Sometimes, I don't apologize because I don't think what I did was wrong.  Someone else made me act this way.  She had it coming.  I was only reacting to how he was talking to me.  It was no big deal.  I was frustrated. Tired. Everyone else was doing it.  I'm just getting what I am due.  Mind your own business.

Another way pride gets in the way, is when I am more concerned with protecting myself than with setting things right.  Humans naturally seek pleasure and avoid pain and therefore in all of us, there is a natural inclination to shield ourselves from guilt or shame.  Humility means I acknowledge my error, pride places the blame elsewhere.  Will I accept responsibility for the hurt I've inflicted and in some cases, for the longerm damage I have caused?  Not if my pride kicks in.  I will be more concerned about my reputation, than about making reparations. As a selfish, self-preserving human, it's easier and less painful to give a "celebrity apology."

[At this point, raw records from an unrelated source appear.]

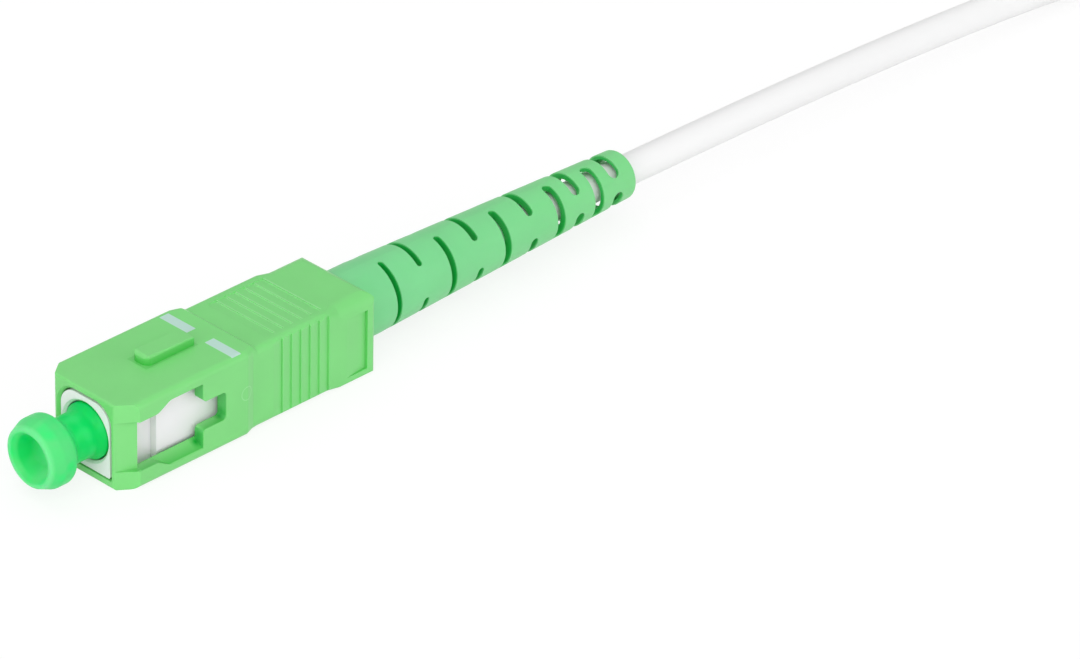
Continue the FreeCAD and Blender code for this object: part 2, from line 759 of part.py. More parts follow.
keep("grip_housing", grip_housing())
keep("plug_frame", plug_frame())
keep("ferrule", ferrule())
keep("optical_fibre", fibre())
keep("ferrule_flange", ferrule_flange())
keep("ferrule_spring", coil_spring(flange_back, stop_front))
keep("rear_body", rear_body())
keep("guide_tube", guide_tube())
keep("tight_buffer", rod(buffer_r, ferrule_end + 0.02, jacket_start - float_travel - 0.1))
keep("aramid_yarn", aramid_yarn())
keep("crimp_sleeve", crimp_sleeve())
keep("strain_relief_boot", strain_relief_boot())
keep("dust_cap", dust_cap())
keep("cable_lead", lead())
keep("cable_hank", cable_hank())
keep("hank_tie", hank_tie())
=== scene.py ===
# %% [markdown]
# # A green angled SC fibre connector on its lead
#
# The connector is a small push-pull plug. A green housing slides on a white inner frame, and
# the frame holds a ceramic ferrule, which a translucent green cap protects from dust. A tapered
# boot with staggered slots keeps the cable from bending sharply where it leaves the plug.
#
# The construction model comes in as a fixed frame. This script gives it its finishes, its
# printed marks and its small moulded details, and lays the free cable.

# %% Load the frame
import math

import bpy
import bmesh
from mathutils import Matrix, Vector


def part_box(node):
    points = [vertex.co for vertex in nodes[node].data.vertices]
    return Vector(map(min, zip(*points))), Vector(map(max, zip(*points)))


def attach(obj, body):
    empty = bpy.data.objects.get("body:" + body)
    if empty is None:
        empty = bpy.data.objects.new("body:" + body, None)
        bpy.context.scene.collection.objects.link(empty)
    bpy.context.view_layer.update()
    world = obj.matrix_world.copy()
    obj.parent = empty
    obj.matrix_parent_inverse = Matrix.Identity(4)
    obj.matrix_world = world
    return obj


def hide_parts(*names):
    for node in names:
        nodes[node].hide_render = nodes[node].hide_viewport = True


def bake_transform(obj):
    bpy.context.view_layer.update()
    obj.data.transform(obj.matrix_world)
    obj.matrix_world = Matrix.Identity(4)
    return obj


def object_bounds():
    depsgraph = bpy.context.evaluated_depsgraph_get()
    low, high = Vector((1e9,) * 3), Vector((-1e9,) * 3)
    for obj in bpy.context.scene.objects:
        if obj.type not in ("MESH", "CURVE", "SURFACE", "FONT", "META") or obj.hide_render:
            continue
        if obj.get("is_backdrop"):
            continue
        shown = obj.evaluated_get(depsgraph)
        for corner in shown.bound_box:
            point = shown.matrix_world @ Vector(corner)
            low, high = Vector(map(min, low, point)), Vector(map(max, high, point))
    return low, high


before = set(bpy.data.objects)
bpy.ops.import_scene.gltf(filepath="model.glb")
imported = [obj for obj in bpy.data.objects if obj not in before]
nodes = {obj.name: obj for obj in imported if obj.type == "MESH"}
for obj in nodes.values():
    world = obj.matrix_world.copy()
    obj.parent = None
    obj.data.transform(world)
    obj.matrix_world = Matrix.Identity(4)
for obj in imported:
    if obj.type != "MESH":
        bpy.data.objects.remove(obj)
cad_low, cad_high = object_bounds()
MM = 0.001


def in_mm(values, digits=2):
    """Lengths in millimetres, rounded for printing."""
    return [round(value / MM, digits) for value in values]


print("construction model, mm:", in_mm(cad_low), in_mm(cad_high))

# %% [markdown]
# ## Camera
#
# A small object looks natural through a long lens from some distance, because its parallel
# edges stay nearly parallel. The camera stands in front of the plug and to its near side, about
# thirty degrees up. It is aimed a little past the connector, so that no lens shift is needed.

# %% Camera
AZIMUTH = -43.88
ELEVATION = 30.74
ROLL = 0.37
DISTANCE = 580.67 * MM
LENS = 251.7
SENSOR_WIDTH = 36
VIEW_END = 10
TARGET = Vector((25.0 * MM, 0, 0))
AIM_RIGHT = 0.0282210
AIM_DOWN = 0.0019799


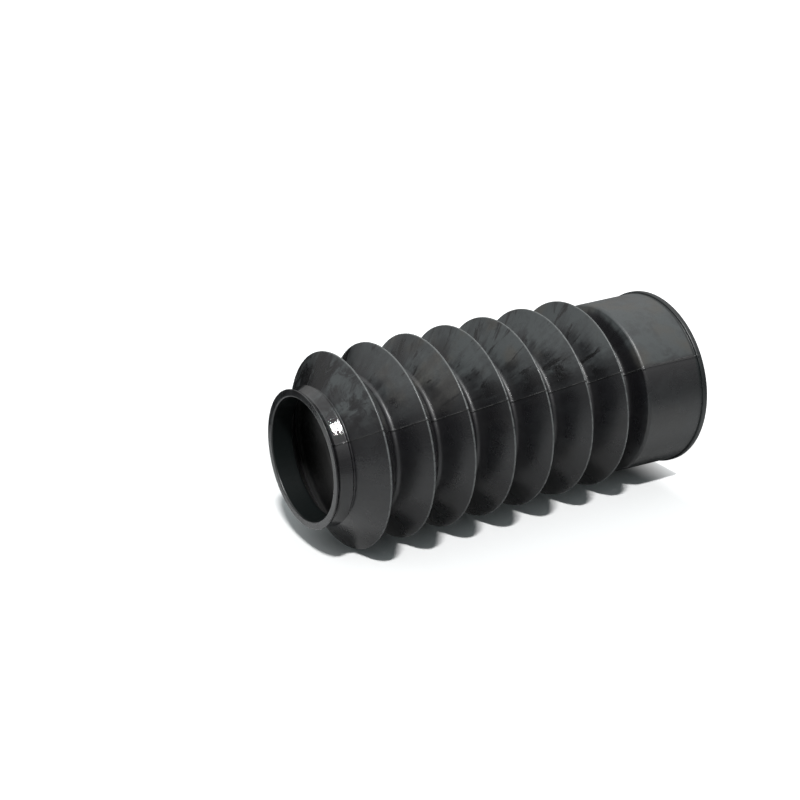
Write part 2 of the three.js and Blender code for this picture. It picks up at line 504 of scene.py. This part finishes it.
def paint_bloom_and_light(m, p, grease):
    """The dull pale bloom, partly painted light: full on the upper half, where the light falls, thin
    below the parting line, paler low on the cuff as a painted reflection, with painted shade in grooves
    and above the shoulder.
    """
    half = m.add(p.out_x, m.fade(p.streak, 0.3, 0.7, -0.012, 0.02))
    fringe = m.add(p.out_x, m.fade(p.cloud, 0.35, 0.65, -0.15, 0.15))
    # Painted light: the film is full on the upper half, which faces the light, and thin below it
    on_folds = m.fade(half, -0.03, 0.5, 0.1, 1.0)
    # Low on the cuff, the fringe that grows paler further below the parting line is a painted reflection
    # of the table
    on_cuff = m.add(m.fade(half, -0.01, 0.05, 0.0, 0.88), m.fade(fringe, -0.12, -0.3, 0.04, 0.2))
    # Painted shade in the groove between the cuff's shoulder and the first fold
    past_shoulder = m.fade(p.z, CUFF_LENGTH + 0.6, CUFF_LENGTH + 1.6)
    shade_above_shoulder = m.product(past_shoulder, m.fade(p.z, CUFF_LENGTH + 8.4, CUFF_LENGTH + 5.9))
    ragged_r = m.add(p.r, m.fade(p.wide_streak, 0.3, 0.7, -4, 4))
    wide_streaks = m.mix(p.cuff, m.fade(p.wide_streak, 0.3, 0.7, 0.8, 1.15), 1.0)
    streaks = m.mix(p.cuff, m.fade(p.streak, 0.2, 0.8, 0.85, 1.15), 1.0)
    speckle = m.noise(p.at, 0.3, 6, 0.75)
    patches = m.noise(p.at, 0.15, 6, 0.72, 0.9)
    top_cone = m.fade(p.z, TOP_CREST - 1.9, TOP_CREST + 2.1)
    # Darker towards the neck, with painted shade darkening it towards the grooves' roots
    bloom_and_light = m.product(
        m.mix(p.cuff, on_folds, on_cuff),
        m.mix(shade_above_shoulder, 1.0, 0.12),
        m.fade(p.z, 170, 60, 0.5, 1.05),
        m.fade(ragged_r, 28, 34, 0.3, 1.0),
        m.fade(p.cloud, 0.3, 0.7, 0.7, 1.25),
        wide_streaks,
        streaks,
        m.fade(speckle, 0.3, 0.7, 0.8, 1.2),
        m.mix(top_cone, m.fade(patches, 0.4, 0.6, 0.82, 1.15), m.fade(patches, 0.43, 0.53, 0.2, 1.6)),
    )
    return m.math("MULTIPLY", bloom_and_light, m.math("SUBTRACT", 1.0, grease), clamp=True)


def rubber_colour(m, p, bloom_and_light, grease):
    hue = m.fade(m.noise(p.at, 0.055, 3, 0.5), 0.52, 0.68)
    # The bloom's amount carries painted light on the upper half and painted shade in the grooves
    colour = m.blend(bloom_and_light, BARE_RUBBER, m.blend(hue, GREY_BLOOM_AND_LIGHT, BROWN_BLOOM_AND_LIGHT))
    colour = m.blend(grease, colour, GREASE_AND_SHADOW_BLACK)

    # The crests' edges carry a pale painted highlight, broken by the streaks
    on_crest = m.fade(p.r, CREST_RADIUS - 0.35, CREST_RADIUS - 0.08)
    colour = m.blend(m.product(on_crest, m.fade(p.streak, 0.3, 0.6, 0.4, 1.0)), colour, CREST_PAINTED_HIGHLIGHT)

    # The flash holds dust, less of it near the neck, and a thin painted shadow runs below it
    flash_shadow = m.product(m.fade(p.x, -0.55, -0.3), m.fade(p.x, 0.3, 0.1))
    colour = m.blend(flash_shadow, colour, GREASE_AND_SHADOW_BLACK)
    dust = m.fade(m.noise(p.at, 0.26, 3, 0.6), 0.4, 0.6, 0.0, 0.8)
    dust = m.product(dust, m.fade(p.z, 160, 145, 0.1, 1.0))
    colour = m.blend(m.fade(m.math("ABSOLUTE", p.x), 0.2, 0.1, 0.0, dust), colour, DUSTY_RIDGE)

    # Inside, deep past the bore, the rubber is painted near black as shade
    bore = m.fade(p.z, NECK_FOOT - 4.5, NECK_FOOT + 1.5)
    colour = m.blend(p.inside, colour, m.blend(bore, INSIDE_SHADE_BLACK, BORE_BLACK))
    return m.blend(m.fade(p.z, BEAD_WIDTH + 1.6, BEAD_WIDTH + 0.9), colour, BEAD_BLACK)


def rubber_roughness(m, p, bloom_and_light, grease):
    """Dull with bloom, smoother where bare or greasy; the neck's seat keeps the mould's polish."""
    dull = m.add(
        m.fade(bloom_and_light, 0.0, 0.8, BARE_ROUGHNESS, BLOOM_ROUGHNESS), m.fade(p.cloud, 0.3, 0.7, -0.03, 0.05)
    )
    in_grooves = m.product(m.fade(p.r, 31, 28, 0.0, 0.15), m.fade(p.z, NECK_FOOT - 1.5, NECK_FOOT - 6.5))
    roughness = m.mix(grease, m.add(dull, in_grooves), BARE_ROUGHNESS)
    above_foot = m.fade(p.z, NECK_FOOT + 1.4, NECK_FOOT + 1.8)
    below_mouth = m.fade(p.z, OVERALL_LENGTH - 0.4, OVERALL_LENGTH - 0.7)
    upper_half = m.fade(p.out_x, -0.02, 0.02, 0.35, 1)
    seat = m.product(above_foot, below_mouth, upper_half, m.fade(p.wide_streak, 0.3, 0.6, 0.75, 1.0))
    roughness = m.mix(seat, roughness, POLISHED_ROUGHNESS)
    within = m.fade(p.r, CREST_RADIUS - 5.5, CREST_RADIUS - 4, INSIDE_ROUGHNESS, VALLEY_ROUGHNESS)
    return m.mix(p.inside, roughness, within)


def rubber_relief(m, p):
    grain = m.noise(p.at, 1.4, 4, 0.7)
    height = m.add(m.product(grain, 0.25), m.product(p.streak, 0.3))
    height = m.add(height, m.product(m.mix(p.cuff, p.wide_streak, p.cloud), 0.8))
    return m.node("ShaderNodeBump", {"Strength": 0.4, "Distance": 0.0004, "Height": height}).outputs[0]


def rubber_finish():
    m = new_material("moulded_black_rubber")
    p = read_place(m)
    grease = greasy_marks(m, p)
    bloom_and_light = paint_bloom_and_light(m, p, grease)
    surface = {
        "Base Color": rubber_colour(m, p, bloom_and_light, grease),
        "Roughness": rubber_roughness(m, p, bloom_and_light, grease),
        "Normal": rubber_relief(m, p),
    }
    return m.show(m.node("ShaderNodeBsdfPrincipled", surface))


WHITE = (1, 1, 1, 1)
CARD_BLACK = (0.02, 0.02, 0.02, 1)


def show_paper(m, shade, glow):
    """White paper that shows only from its front, lit and with a glow of its own."""
    lit = m.node("ShaderNodeBsdfDiffuse", {"Color": m.join(shade, shade, shade)})
    glowing = m.node("ShaderNodeEmission", {"Color": WHITE, "Strength": glow})
    front = m.node("ShaderNodeAddShader", {0: lit.outputs[0], 1: glowing.outputs[0]})
    clear = m.node("ShaderNodeBsdfTransparent")
    behind = m.node("ShaderNodeNewGeometry").outputs["Backfacing"]
    return m.show(m.node("ShaderNodeMixShader", {0: behind, 1: front.outputs[0], 2: clear.outputs[0]}))


def floor_finish():
    return show_paper(new_material("white_floor"), 0.6, 1.0)


def table_finish():
    """White that fades into the background away from the piece and past its wide cuff. The rubber
    reflects it dimly, with painted shade beneath the piece, and most dimly from far away."""
    m = new_material("white_table")
    at = m.node("ShaderNodeTexCoord").outputs["Object"]
    across, along, _ = m.split(at)
    away = m.vector("LENGTH", m.vector("MULTIPLY", at, (1, 0.6, 1)), output="Value")
    past_cuff = m.fade(along, -0.072, -0.102, 0.0, 0.9)
    glow = m.math("MAXIMUM", m.fade(away, 0.05, 0.25, 0.0, 0.5), past_cuff)
    # Painted shade: the reflected table is dimmer beneath the piece
    shade_beneath = m.product(m.fade(m.math("ABSOLUTE", across), 0.065, 0.02), m.fade(along, 0.09, 0.072))
    reflected = m.fade(m.add(away, m.product(shade_beneath, 0.25)), 0.08, 0.35, 0.8, 0.28)
    mirrored = m.node("ShaderNodeLightPath").outputs["Is Glossy Ray"]
    return show_paper(m, m.mix(mirrored, 0.8, reflected), m.mix(mirrored, glow, 0.0))


def card_finish():
    m = new_material("black_card")
    return m.show(m.node("ShaderNodeBsdfDiffuse", {"Color": CARD_BLACK}))


def lay_sheet(name, place, turn, width, height, finish, seen, reflected):
    """A flat sheet near the piece that casts no shadow and lights nothing."""
    deselect_all()
    bpy.ops.mesh.primitive_plane_add(size=width, location=place, rotation=turn)
    sheet = bpy.context.object
    sheet.name = name
    sheet.scale.y = height / width
    sheet.data.materials.append(finish)
    sheet.visible_camera = seen
    sheet.visible_glossy = reflected
    for ray in ("diffuse", "transmission", "volume_scatter", "shadow"):
        setattr(sheet, "visible_" + ray, False)


PAPER_SIZE = 4.0


def lay_papers():
    """White paper under the wide cuff, and the photograph's table beside the crests."""
    upright = facing(TOWARDS_NECK, Vector((0, 1, 0)))
    lay_sheet("floor", (0, 0, 0), upright, PAPER_SIZE, PAPER_SIZE, floor_finish(), True, False)
    beside = (TOWARDS_NECK * MIDDLE_HEIGHT - TABLE_UP * CREST_RADIUS) * MM
    turn = facing(TABLE_UP, TOWARDS_NECK)
    lay_sheet("table", beside, turn, PAPER_SIZE, PAPER_SIZE, table_finish(), True, True)


def hang_cards():
    """Black cards, seen only in what the rubber reflects, that paint dark reflections: one behind the
    neck, which keeps the first folds' tops dark, and one across the open end of the wide cuff, which
    keeps the inside dark."""
    black = card_finish()
    behind = in_photo(-0.05, -0.99, 0)
    place = behind * 0.062 + TABLE_UP * 0.014 + TOWARDS_NECK * 0.215
    turn = facing(-behind, TOWARDS_NECK)
    lay_sheet("neck_card", place, turn, 0.048, 0.17, black, False, True)
    upright = facing(TOWARDS_NECK, Vector((0, 1, 0)))
    lay_sheet("cuff_card", (0, 0, -0.001), upright, 0.05, 0.05, black, False, True)


def hang_lamp(name, direction, distance, size, falls):
    """A soft lamp that looks at the piece; falls is the light that reaches it, square on."""
    data = bpy.data.lights.new(name, "AREA")
    data.shape = "RECTANGLE"
    data.size, data.size_y = size
    data.energy = falls * math.pi * distance * distance
    lamp = bpy.data.objects.new(name, data)
    bpy.context.scene.collection.objects.link(lamp)
    away = direction.normalized()
    lamp.location = TOWARDS_NECK * MIDDLE_HEIGHT * MM + away * distance
    lamp.rotation_euler = away.to_track_quat("Z", "Y").to_euler()


def hang_lamps():
    hang_lamp("key_lamp", in_photo(0.842, 0.421, -0.337), 3.5, (0.16, 0.36), 3.7)
    hang_lamp("top_softbox", in_photo(0.77, -0.08, -0.62), 3.5, (2.0, 2.0), 0.4)
    hang_lamp("under_softbox", in_photo(-0.72, -0.68, -0.1), 3.0, (2.4, 2.4), 1.0)


SKY_LIGHT = 1.3
HORIZON_LIGHT = 0.38
TABLE_LIGHT = 0.7
ROOM_SHARE = 0.28
ROOM_TINT = (0.86, 0.98, 1.0, 1)


def light_room():
    """A white room for the camera, and for reflections one that is bright overhead, dim along the
    horizon and white below; its own light on the piece is only a share of that."""
    world = bpy.data.worlds.new("white_room")
    bpy.context.scene.world = world
    room = Nodes(world, "ShaderNodeOutputWorld")
    direction = room.node("ShaderNodeTexCoord").outputs["Generated"]
    above = room.vector("DOT_PRODUCT", direction, tuple(TABLE_UP), output="Value")
    seen = room.fade(above, 0.12, 0.7, HORIZON_LIGHT, SKY_LIGHT)
    seen = room.mix(room.fade(above, -0.12, -0.35), seen, TABLE_LIGHT)
    rays = room.node("ShaderNodeLightPath").outputs
    strength = room.mix(rays["Is Glossy Ray"], room.product(seen, ROOM_SHARE), seen)
    strength = room.mix(rays["Is Camera Ray"], strength, 1.0)
    plain = room.math("MAXIMUM", rays["Is Camera Ray"], rays["Is Glossy Ray"])
    tint = room.blend(plain, ROOM_TINT, WHITE)
    room.show(room.node("ShaderNodeBackground", {"Strength": strength, "Color": tint}))


def set_camera():
    data = bpy.data.cameras.new("camera")
    data.lens = CAMERA_LENS
    data.sensor_width = CAMERA_SENSOR
    data.clip_start, data.clip_end = 0.01, 100
    camera = bpy.data.objects.new("camera", data)
    bpy.context.scene.collection.objects.link(camera)
    bpy.context.scene.camera = camera
    camera.location = CAMERA_PLACE
    camera.rotation_euler = facing(CAMERA_PLACE - CAMERA_AIM, TABLE_UP)


make_gaiter()
hang_cards()
lay_papers()
hang_lamps()
light_room()
set_camera()
bpy.context.scene.view_settings.view_transform = "Standard"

Seeking forgiveness from both God and another person, requires I humble myself before both. (And in the case of Metta World Peace, sometimes in front of a world wide audience.)
So Metta World Peace, here is the apology you could have given (Feel free to use this as a script if it helps):

"James, I am very sorry I hit you.  I lashed out and I hurt you.  I made a mistake.  I ask you to please forgive me.  May God forgive me and help me to act differently next time."

Can you imagine what would be all over the news if Metta had made THAT his apology?  Sports commentators, bloggers and newscasters wouldn't even be talking about his elbow jab anymore...they'd be talking about how Metta brought "World Peace" back to his name and the NBA.